I am building a library of functions for dealing with ExcelFiles that have multiple sheets, where the strucvture of the sheets are not consistent. A key part of the process is building a dict called workbook_structure that defines for each sheet the start rows, the end rows and the date of each sheet. This is then used in conjunction with pd.ExcelFile.parse()
, to define the structure of the DataFrame from each sheet.
Before concatenating the DFs from each sheet I will perform a number of tests.
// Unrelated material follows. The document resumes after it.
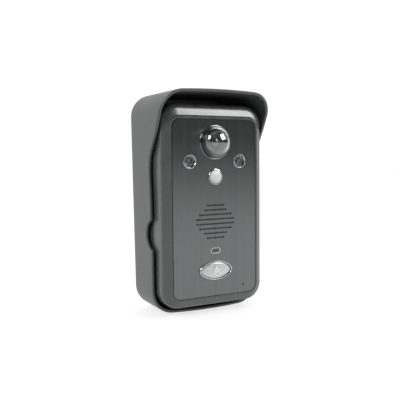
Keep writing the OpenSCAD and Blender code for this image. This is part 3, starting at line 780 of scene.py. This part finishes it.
# %% Bell on the call button
half_bell = [(0.0, 3.35), (0.42, 3.2), (0.55, 2.85), (1.15, 2.45), (1.62, 1.85), (1.85, 1.0), (1.95, -0.2),
             (2.15, -1.2), (2.6, -1.85), (2.9, -2.3), (0.85, -2.35), (0.75, -2.9), (0.35, -3.25), (0.0, -3.3)]
BELL_STEPS = ((1.0, 0.35), (1.0, -0.12), (0.93, -0.2), (0.8, -0.2), (0.74, -0.12), (0.6, -0.02))

whole_bell = half_bell + [(-x, z) for x, z in reversed(half_bell[1:-1])]
bell_rings = []
for scale, drop in BELL_STEPS:
    bell_rings.append(crowned([(x * scale, BUTTON_Z + z * scale) for x, z in whole_bell], drop))
bell = skin("bell_mark_raised", bell_rings)
stand_in(bell, "call_button", "bell_mark", "bell_inlay")

# %% [markdown]
# ## Finishes
# One small function adds a node with its settings and its links, and one makes a finish from a shader
# whose even values sit on its own sockets. Colours are written as hex values, as a paint card gives
# them, and turned to linear light in one place.

# %% Colour and node helpers
def linear(code):
    """A hex colour as linear RGBA."""
    parts = [int(code[i:i + 2], 16) / 255 for i in (1, 3, 5)]
    return [p / 12.92 if p <= 0.04045 else ((p + 0.055) / 1.055) ** 2.4 for p in parts] + [1.0]


def add(owner, kind, values=(), sources=(), **settings):
    """Adds one node to a finish or to the world. `values` are its sockets' own values, `sources` the
    node and output each is fed by."""
    node = owner.node_tree.nodes.new("ShaderNode" + kind)
    for name, value in settings.items():
        setattr(node, name, value)
    for name, value in dict(values).items():
        node.inputs[name].default_value = value
    for name, (source, output) in dict(sources).items():
        owner.node_tree.links.new(source.outputs[output], node.inputs[name])
    return node


def set_ramp(ramp, *ends):
    """Set the two ends of a colour ramp, each a position and a colour."""
    for element, (position, colour) in zip(ramp.color_ramp.elements, ends):
        element.position, element.color = position, colour


print("mid grey in linear light", [round(c, 3) for c in linear("#808080")])

# %% [markdown]
# Every surface here has two scales of unevenness: a fine grain from its mould, brush or plating, and a
# wide, faint mottling. Together they steer the colour and the gloss, and the grain alone the relief.

# %% A finish with a grain
def grained(name, dark, light, grain, roughness, relief,
            stretch=(1, 1, 1), spread=0.08, mottle=9.0, sockets=()):
    """A finish between two colours. Grain, relief and mottle are in millimetres, `spread` is how far the
    roughness swings each way and `sockets` are even values for the shader."""
    finish = bpy.data.materials.new(name)
    finish.use_nodes = True
    shader = finish.node_tree.nodes["Principled BSDF"]
    for socket, value in dict(sockets).items():
        shader.inputs[socket].default_value = value
    place = add(finish, "TexCoord")
    scaled = add(finish, "Mapping", {"Scale": stretch}, {"Vector": (place, "Object")})
    there = {"Vector": (scaled, "Vector")}
    fine = add(finish, "TexNoise", {"Scale": 1 / (grain * MM), "Detail": 3.0, "Roughness": 0.6}, there)
    wide = add(finish, "TexNoise", {"Scale": 1 / (mottle * MM), "Detail": 2.0}, there)
    both = add(finish, "Mix", {"Factor": 0.45}, {"A": (fine, "Fac"), "B": (wide, "Fac")})
    # Noise keeps to the middle of its range, so the colours and the gloss are spread over that part.
    tones = add(finish, "ValToRGB", sources={"Fac": (both, "Result")})
    set_ramp(tones, (0.35, linear(dark)), (0.65, linear(light)))
    swing = {"From Min": 0.3, "From Max": 0.7, "To Min": roughness - spread, "To Max": roughness + spread}
    gloss = add(finish, "MapRange", swing, {"Value": (both, "Result")})
    bump = add(finish, "Bump", {"Strength": 1.0, "Distance": relief * MM}, {"Height": (fine, "Fac")})
    links = finish.node_tree.links
    links.new(tones.outputs["Color"], shader.inputs["Base Color"])
    links.new(gloss.outputs["Result"], shader.inputs["Roughness"])
    links.new(bump.outputs["Normal"], shader.inputs["Normal"])
    return finish


# Even values that several finishes share.
METAL = {"Metallic": 1.0}


def clear(ior, weight=1.0):
    """A see-through plastic or glass."""
    return {"Transmission Weight": weight, "IOR": ior}


def milky_plastic(ior, weight):
    """A plastic that light sinks into by about a millimetre."""
    return {"IOR": ior, "Subsurface Weight": weight, "Subsurface Radius": (1, 1, 1), "Subsurface Scale": MM}


# %% [markdown]
# ### Shell plastics and faceplate
# The hood and casing are black-grey ABS from a spark-eroded mould. The hood's coarser texture is matt
# and spreads the light; the casing's finer one leaves a soft gloss on its brow. The faceplate is
# aluminium brushed top to bottom and anodised gunmetal: its scratches are a few hundredths of a
# millimetre wide and centimetres long, drawn here four times as wide so that they show. They also
# stretch what the plate mirrors sideways, which is what its strong anisotropy stands for.

# %% Shell plastics and faceplate
finishes = {}
finishes["hood_plastic"] = grained("spark_textured_abs_hood", "#3b3c3d", "#444545", 0.35, 0.42, 0.012,
                                   sockets={"IOR": 1.53})
finishes["case_plastic"] = grained("spark_textured_abs_casing", "#343535", "#3c3d3d", 0.3, 0.27, 0.006,
                                   spread=0.05, sockets={"IOR": 1.64})
finishes["plate_metal"] = grained("brushed_anodised_aluminium", "#666768", "#6f7070", 0.2, 0.3, 0.002,
                                  stretch=(1, 1, 0.012), spread=0.05, mottle=2.2,
                                  sockets={"Metallic": 1.0, "Anisotropic": 0.9})
print(list(finishes))

# %% [markdown]
# ### Bright trim and button
# Chromed ABS has a faint orange peel under a mirror finish. The dome's ring takes a darker copy of the same
# chrome, which is painted shade, and the cups behind the lamps are silvered, which is paler and softer.
# The button is satin plated, a finer grain that blurs what it reflects, and its bell is polished, so it
# stands out from the cap by its gloss.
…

Before doing this I need to parse each sheet from an ExcelFile object and store each data frame for testing. My question is, what is the best type of container for storing multiple dataframes? At the moment I am using a dictionary.
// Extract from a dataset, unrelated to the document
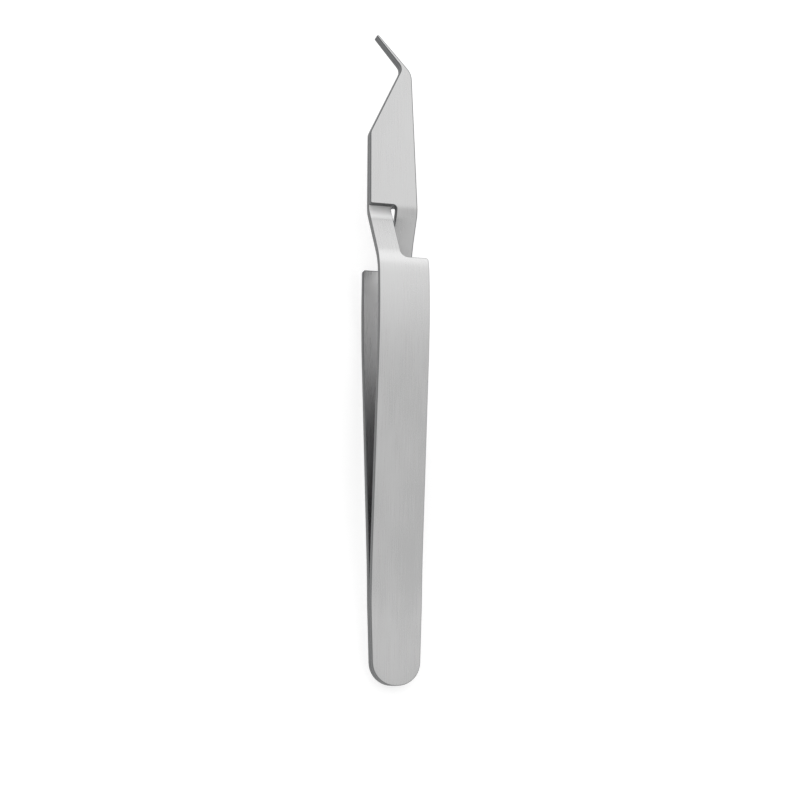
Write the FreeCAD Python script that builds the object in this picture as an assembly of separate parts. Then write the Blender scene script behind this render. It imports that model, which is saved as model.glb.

I create this container inside a class called workbook_iterator that looks like this:
class workbook_iterator:
def __init__(self, file_path, line_codes, workbook_structure):
"""
file_path : string
line_codes : DataFrame
workbook_structure : dict
Class for extracting data from ExcelFile object, performing tests on each
sheet and concatenating the multiple data frames and saving to csv.
"""
self.__wkbk_DF = pd.ExcelFile(file_path)
self.__line_codes = line_codes
self.__wkbk_struc = workbook_structure
self.All_DFs = {sheet : DataFrame() for sheet in self.__wkbk_DF.sheet_names}
for sheet in self.All_DFs.keys():
len_DF = len(self.__wkbk_DF.parse(sheet))
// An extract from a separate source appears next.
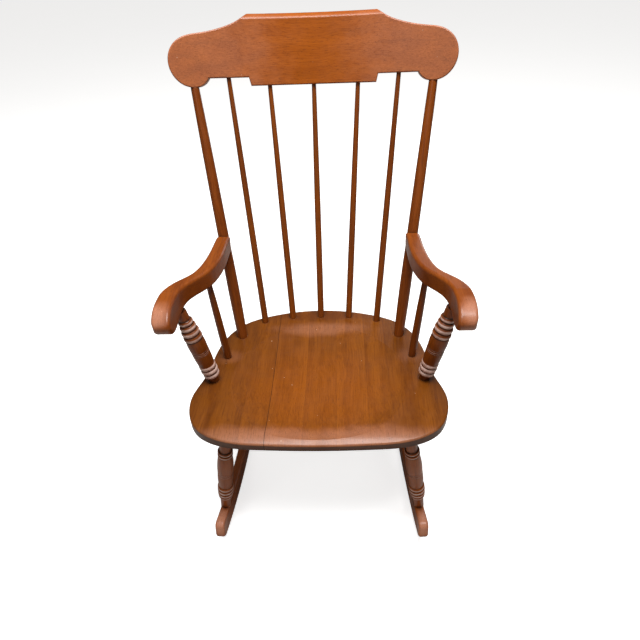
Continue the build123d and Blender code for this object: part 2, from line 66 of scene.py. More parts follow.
class Graph:
    """A node tree that is being filled in."""

    def __init__(self, tree: bpy.types.NodeTree) -> None:
        """Wrap a node tree.

        Args:
            tree: The tree to fill in.
        """
        self.tree = tree
        self.placed = 0

    def add(self, kind: str, inputs: dict | None = None, **settings: object) -> bpy.types.Node:
        """Add a node, set its properties and fill its inputs.

        Args:
            kind: The node's type, without the ShaderNode in front.
            inputs: Socket name or index to a constant or to the socket that feeds it.
            settings: The node's own properties.

        Returns:
            The new node.
        """
        name = kind if kind.startswith("Node") else f"ShaderNode{kind}"
        node = self.tree.nodes.new(name)
        row, column = divmod(self.placed, NODE_COLUMNS)
        node.location = (NODE_GAP[0] * column, NODE_GAP[1] * row)
        self.placed += 1
        for key, setting in settings.items():
            setattr(node, key, setting)
        for key, value in (inputs or {}).items():
            self.feed(node.inputs[key], value)
        return node

    def feed(self, socket: bpy.types.NodeSocket, value: Value) -> None:
        """Link a socket, or set it if the value is a constant.

        Args:
            socket: The input socket.
            value: An output socket, or a constant of the socket's own kind.
        """
        if isinstance(value, bpy.types.NodeSocket):
            self.tree.links.new(value, socket)
        else:
            socket.default_value = value

    def math(self, operation: str, *values: Value, clamp: bool = False) -> bpy.types.NodeSocket:
        """Add a Math node.

        Args:
            operation: The node's operation.
            values: Its inputs in order.
            clamp: Whether the result is held between 0 and 1.

        Returns:
            The result's socket.
        """
        node = self.add("Math", dict(enumerate(values)), operation=operation, use_clamp=clamp)
        return node.outputs[0]

    def vector(self, operation: str, *values: Value) -> bpy.types.Node:
        """Add a Vector Math node.

        Args:
            operation: The node's operation.
            values: Its inputs in order.

        Returns:
            The node, because some operations answer in Vector and some in Value.
        """
        return self.add("VectorMath", dict(enumerate(values)), operation=operation)

    def stretched(self, vector: Value, factors: tuple) -> bpy.types.NodeSocket:
        """Scale coordinates by one factor along each axis."""
        return self.vector("MULTIPLY", vector, factors).outputs[0]

    def mix(
        self, share: Value, first: Value, second: Value, blend: str = "MIX"
    ) -> bpy.types.NodeSocket:
        """Mix two colours.

        Args:
            share: How much of the second colour shows.
            first: The first colour.
            second: The second colour.
            blend: The blend mode.

        Returns:
            The mixed colour's socket.
        """
        node = self.add("Mix", data_type="RGBA", blend_type=blend)
        self.feed(node.inputs[MIX_SHARE], share)
        self.feed(node.inputs[MIX_FIRST], first)
        self.feed(node.inputs[MIX_SECOND], second)
        return node.outputs[MIX_RESULT]

    def noise(
        self, vector: Value, scale: Value, detail: float = 3.0, roughness: float = 0.5
    ) -> bpy.types.NodeSocket:
        """Add a Noise Texture.

        Args:
            vector: Where it is read.
            scale: Features per metre.
            detail: Octaves.
            roughness: Share of each finer octave.

        Returns:
            The noise's value socket.
        """
        inputs = {"Vector": vector, "Scale": scale, "Detail": detail, "Roughness": roughness}
        return self.add("TexNoise", inputs).outputs[0]

    def ramp(
        self, value: Value, low: Value, high: Value, start: float = 0.0, end: float = 1.0
    ) -> bpy.types.NodeSocket:
        """Map a value smoothly from one range to another.

        Args:
            value: The value to map.
            low: The value that gives start.
            high: The value that gives end.
            start: The result at low.
            end: The result at high.

        Returns:
            The mapped value's socket.
        """
        inputs = {
            "Value": value,
            "From Min": low,
            "From Max": high,
            "To Min": start,
            "To Max": end,
        }
        return self.add("MapRange", inputs, interpolation_type="SMOOTHSTEP").outputs[0]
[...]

DF = self.__wkbk_DF.parse(sheet,
header = self.__wkbk_struc['start_rows'][sheet],
skip_footer = len_DF - self.__wkbk_struc['end_rows'][sheet],
parse_cols = self.__wkbk_struc['cols']
)
self.All_DFs[sheet] = DF
pass
This works fine, but the All_DFs attribute of the class object when accessed basically prints out every data frame (and there are hundreds of sheets). Is there a better way to store multiple DataFrames?
NB the line_codes argument is used in subsequent methods, and so understanding its structure is not necessary for the purposes of this question.